Almost like the impact Martin Luther had during the Christian Reformation.

That implies the Force as a will of it's own that it tries to express. I think the Force is just an aspect of nature. Also to say that the Force wiped out the Jedi and the Sith so the slate is clean would imply that balance is a subjected to the number of people using the Force which so far hasn't been the indication given by canon. The Force didn't seem out of balance due to anything the Jedi were doing, but to the growing influence of the dark side, which culminated in a galactic wide war.

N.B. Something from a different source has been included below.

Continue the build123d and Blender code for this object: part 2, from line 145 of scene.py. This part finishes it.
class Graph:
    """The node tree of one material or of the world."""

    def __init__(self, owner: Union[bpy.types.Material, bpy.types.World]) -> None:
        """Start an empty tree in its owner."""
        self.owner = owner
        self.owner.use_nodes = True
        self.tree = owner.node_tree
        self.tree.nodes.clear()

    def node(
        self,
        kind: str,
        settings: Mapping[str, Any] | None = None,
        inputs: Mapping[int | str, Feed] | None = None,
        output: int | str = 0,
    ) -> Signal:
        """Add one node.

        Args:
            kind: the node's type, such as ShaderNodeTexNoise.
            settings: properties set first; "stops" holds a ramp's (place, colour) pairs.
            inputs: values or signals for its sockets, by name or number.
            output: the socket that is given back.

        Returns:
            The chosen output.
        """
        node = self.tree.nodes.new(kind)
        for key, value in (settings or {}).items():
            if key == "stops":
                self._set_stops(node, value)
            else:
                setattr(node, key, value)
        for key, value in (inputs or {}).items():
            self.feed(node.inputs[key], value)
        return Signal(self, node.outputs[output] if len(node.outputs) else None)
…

You could go a lot of directions, depending on the nature of the "resource" the players have access to. It could be the Force itself (canon doesn't work this way, but there's no reason you can't do it if you like it), a library, one or more holocrons, etc. Chronicles of the Gatekeeper has an interesting mechanic where a character's knowledge (a custom Force talent) was deliberately split up across a holocron and three kyber crystals that needed to be recovered and installed in the holocron to access the later "tiers" of upgrades. You could do something similar with a damaged holocron that has to be repaired, or a library or tome that's incomplete, or Force visions that are delivered piecemeal.

If you want to include bonuses, you could treat it like the group resources in the book: certain skills become career skills like the holocron, or the cost of Force talents is slightly decreased on initial purchase like with a mentor, or some variant of one or both. It could be as simple as adding boost dice to specific checks or eliminating setback dice (possibly in the form of a custom talent, or like an equipment bonus) -- as a caveat, this one is probably more likely to offset balance a bit.

Also check the D6 Fragments from the Rim, there's some Jedi training odds and ends in the back.